**REQUIREMENT:** Write out all of the data exactly as it appears.

____________________

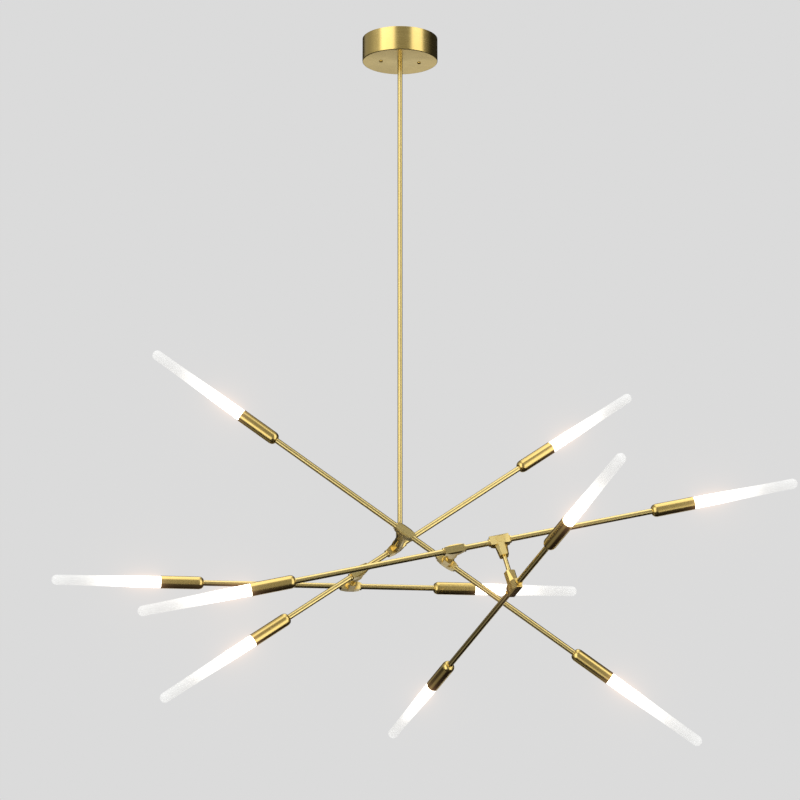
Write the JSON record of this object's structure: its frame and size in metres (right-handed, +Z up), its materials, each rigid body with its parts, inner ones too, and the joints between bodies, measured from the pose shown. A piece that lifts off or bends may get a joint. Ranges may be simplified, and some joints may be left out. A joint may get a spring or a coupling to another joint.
{
  "type": "multi arm chandelier",
  "caption": "Branching chandelier: a round canopy and thin stem carry straight swivelling arms at crossed angles, each ending in a cup with a lit frosted tube.",
  "frame": {"origin": "centre of the canopy on the ceiling plane; the fixture hangs below it", "axes": "+Z up, away from the floor, along the stem; -Y towards the front of the fixture; +X to the right seen from the front"},
  "size_m": [1.1864, 0.6958, 1.168],
  "materials": {
    "satin_brass": "satin, finely brushed and lacquered",
    "brass_screw": "satin machine screw",
    "dark_screw": "blackened steel set screw",
    "zinc_steel": "zinc plated",
    "terminal_plastic": "moulded nylon",
    "frosted_glass": "acid frosted",
    "ceramic": "unglazed white ceramic",
    "led_light": "warm white LED diffuser"
  },
  "bodies": {
    "fixed_stem": {"canopy_cover": "satin_brass", "ceiling_bracket": "zinc_steel", "canopy_screws": "brass_screw", "earth_screw": "brass_screw", "terminal_block": "terminal_plastic", "stem": "satin_brass", "stem_lock_nut": "zinc_steel", "stem_hub": "satin_brass", "swivel_link_stem": "satin_brass"},
    "arm_a": {"arm_tube_a": "satin_brass", "tee_fitting_a_to_stem": "satin_brass", "tee_fitting_a_to_c": "satin_brass", "swivel_link_a_to_c": "satin_brass", "set_screws_arm_a": "dark_screw", "lamp_cup_a_left": "satin_brass", "glass_tube_a_left": "frosted_glass", "lamp_cup_a_right": "satin_brass", "glass_tube_a_right": "frosted_glass", "lampholders_arm_a": "ceramic", "led_lamps_arm_a": "led_light"},
    "arm_b": {"arm_tube_b": "satin_brass", "tee_fitting_b_to_stem": "satin_brass", "tee_fitting_b_to_e": "satin_brass", "swivel_link_b_to_e": "satin_brass", "set_screws_arm_b": "dark_screw", "lamp_cup_b_right": "satin_brass", "glass_tube_b_right": "frosted_glass", "lamp_cup_b_left": "satin_brass", "glass_tube_b_left": "frosted_glass", "lampholders_arm_b": "ceramic", "led_lamps_arm_b": "led_light"},
    "arm_c": {"arm_tube_c": "satin_brass", "tee_fitting_c_to_a": "satin_brass", "tee_fitting_c_to_d": "satin_brass", "swivel_link_c_to_d": "satin_brass", "set_screws_arm_c": "dark_screw", "lamp_cup_c_right": "satin_brass", "glass_tube_c_right": "frosted_glass", "lamp_cup_c_left": "satin_brass", "glass_tube_c_left": "frosted_glass", "lampholders_arm_c": "ceramic", "led_lamps_arm_c": "led_light"},
    "arm_d": {"arm_tube_d": "satin_brass", "tee_fitting_d_to_c": "satin_brass", "set_screws_arm_d": "dark_screw", "lamp_cup_d_right": "satin_brass", "glass_tube_d_right": "frosted_glass", "lamp_cup_d_left": "satin_brass", "glass_tube_d_left": "frosted_glass", "lampholders_arm_d": "ceramic", "led_lamps_arm_d": "led_light"},
    "arm_e": {"arm_tube_e": "satin_brass", "tee_fitting_e_to_b": "satin_brass", "set_screws_arm_e": "dark_screw", "lamp_cup_e_left": "satin_brass", "glass_tube_e_left": "frosted_glass", "lamp_cup_e_right": "satin_brass", "glass_tube_e_right": "frosted_glass", "lampholders_arm_e": "ceramic", "led_lamps_arm_e": "led_light"}
  },
  "joints": [
    {"name": "swivel_a", "type": "hinge", "parent": "fixed_stem", "child": "arm_a", "pos_m": [0, 0, -0.842], "axis": [-0.1754, 0.9667, -0.1865], "range_deg": [-12, 12]},
    {"name": "swivel_b", "type": "hinge", "parent": "fixed_stem", "child": "arm_b", "pos_m": [0, 0, -0.842], "axis": [-0.1754, 0.9667, -0.1865], "range_deg": [-12, 12]},
    {"name": "swivel_c", "type": "hinge", "parent": "arm_a", "child": "arm_c", "pos_m": [0.07397, -0.03721, -0.88188], "axis": [0.1167, -0.9878, 0.1031], "range_deg": [-15, 10]},
    {"name": "swivel_d", "type": "hinge", "parent": "arm_c", "child": "arm_d", "pos_m": [0.15437, -0.10926, -0.85815], "axis": [0.2434, -0.351, -0.9042], "range_deg": [-20, 8]},
    {"name": "swivel_e", "type": "hinge", "parent": "arm_b", "child": "arm_e", "pos_m": [-0.06533, 0.02181, -0.89003], "axis": [-0.1881, 0.9676, -0.1686], "range_deg": [-30, 8]}
  ]
}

____________________

**WRITTEN RESPONSE:**
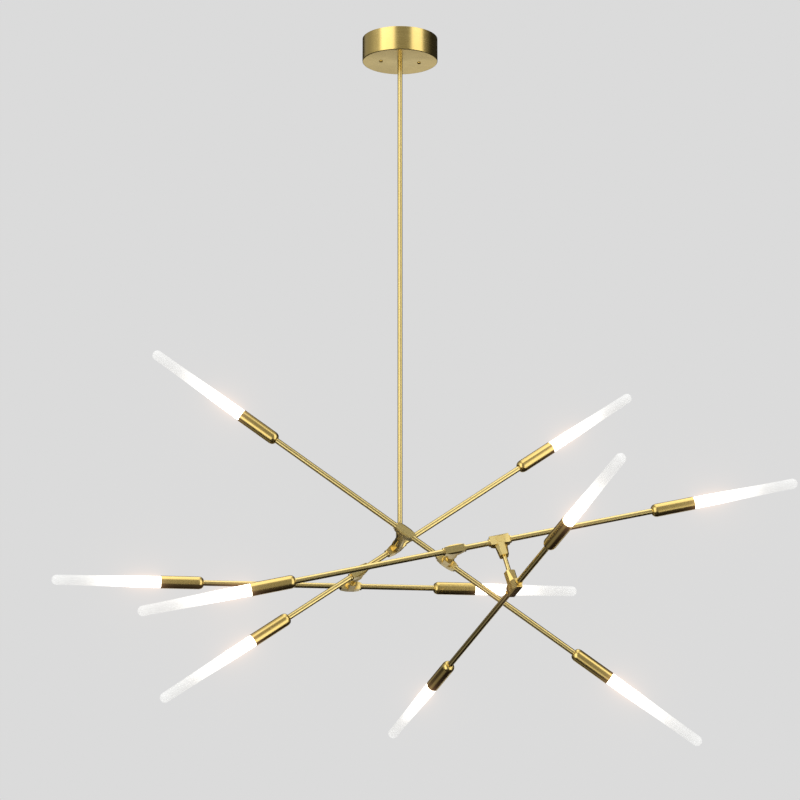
Write the JSON record of this object's structure: its frame and size in metres (right-handed, +Z up), its materials, each rigid body with its parts, inner ones too, and the joints between bodies, measured from the pose shown. A piece that lifts off or bends may get a joint. Ranges may be simplified, and some joints may be left out. A joint may get a spring or a coupling to another joint.
{
  "type": "multi arm chandelier",
  "caption": "Branching chandelier: a round canopy and thin stem carry straight swivelling arms at crossed angles, each ending in a cup with a lit frosted tube.",
  "frame": {"origin": "centre of the canopy on the ceiling plane; the fixture hangs below it", "axes": "+Z up, away from the floor, along the stem; -Y towards the front of the fixture; +X to the right seen from the front"},
  "size_m": [1.1864, 0.6958, 1.168],
  "materials": {
    "satin_brass": "satin, finely brushed and lacquered",
    "brass_screw": "satin machine screw",
    "dark_screw": "blackened steel set screw",
    "zinc_steel": "zinc plated",
    "terminal_plastic": "moulded nylon",
    "frosted_glass": "acid frosted",
    "ceramic": "unglazed white ceramic",
    "led_light": "warm white LED diffuser"
  },
  "bodies": {
    "fixed_stem": {"canopy_cover": "satin_brass", "ceiling_bracket": "zinc_steel", "canopy_screws": "brass_screw", "earth_screw": "brass_screw", "terminal_block": "terminal_plastic", "stem": "satin_brass", "stem_lock_nut": "zinc_steel", "stem_hub": "satin_brass", "swivel_link_stem": "satin_brass"},
    "arm_a": {"arm_tube_a": "satin_brass", "tee_fitting_a_to_stem": "satin_brass", "tee_fitting_a_to_c": "satin_brass", "swivel_link_a_to_c": "satin_brass", "set_screws_arm_a": "dark_screw", "lamp_cup_a_left": "satin_brass", "glass_tube_a_left": "frosted_glass", "lamp_cup_a_right": "satin_brass", "glass_tube_a_right": "frosted_glass", "lampholders_arm_a": "ceramic", "led_lamps_arm_a": "led_light"},
    "arm_b": {"arm_tube_b": "satin_brass", "tee_fitting_b_to_stem": "satin_brass", "tee_fitting_b_to_e": "satin_brass", "swivel_link_b_to_e": "satin_brass", "set_screws_arm_b": "dark_screw", "lamp_cup_b_right": "satin_brass", "glass_tube_b_right": "frosted_glass", "lamp_cup_b_left": "satin_brass", "glass_tube_b_left": "frosted_glass", "lampholders_arm_b": "ceramic", "led_lamps_arm_b": "led_light"},
    "arm_c": {"arm_tube_c": "satin_brass", "tee_fitting_c_to_a": "satin_brass", "tee_fitting_c_to_d": "satin_brass", "swivel_link_c_to_d": "satin_brass", "set_screws_arm_c": "dark_screw", "lamp_cup_c_right": "satin_brass", "glass_tube_c_right": "frosted_glass", "lamp_cup_c_left": "satin_brass", "glass_tube_c_left": "frosted_glass", "lampholders_arm_c": "ceramic", "led_lamps_arm_c": "led_light"},
    "arm_d": {"arm_tube_d": "satin_brass", "tee_fitting_d_to_c": "satin_brass", "set_screws_arm_d": "dark_screw", "lamp_cup_d_right": "satin_brass", "glass_tube_d_right": "frosted_glass", "lamp_cup_d_left": "satin_brass", "glass_tube_d_left": "frosted_glass", "lampholders_arm_d": "ceramic", "led_lamps_arm_d": "led_light"},
    "arm_e": {"arm_tube_e": "satin_brass", "tee_fitting_e_to_b": "satin_brass", "set_screws_arm_e": "dark_screw", "lamp_cup_e_left": "satin_brass", "glass_tube_e_left": "frosted_glass", "lamp_cup_e_right": "satin_brass", "glass_tube_e_right": "frosted_glass", "lampholders_arm_e": "ceramic", "led_lamps_arm_e": "led_light"}
  },
  "joints": [
    {"name": "swivel_a", "type": "hinge", "parent": "fixed_stem", "child": "arm_a", "pos_m": [0, 0, -0.842], "axis": [-0.1754, 0.9667, -0.1865], "range_deg": [-12, 12]},
    {"name": "swivel_b", "type": "hinge", "parent": "fixed_stem", "child": "arm_b", "pos_m": [0, 0, -0.842], "axis": [-0.1754, 0.9667, -0.1865], "range_deg": [-12, 12]},
    {"name": "swivel_c", "type": "hinge", "parent": "arm_a", "child": "arm_c", "pos_m": [0.07397, -0.03721, -0.88188], "axis": [0.1167, -0.9878, 0.1031], "range_deg": [-15, 10]},
    {"name": "swivel_d", "type": "hinge", "parent": "arm_c", "child": "arm_d", "pos_m": [0.15437, -0.10926, -0.85815], "axis": [0.2434, -0.351, -0.9042], "range_deg": [-20, 8]},
    {"name": "swivel_e", "type": "hinge", "parent": "arm_b", "child": "arm_e", "pos_m": [-0.06533, 0.02181, -0.89003], "axis": [-0.1881, 0.9676, -0.1686], "range_deg": [-30, 8]}
  ]
}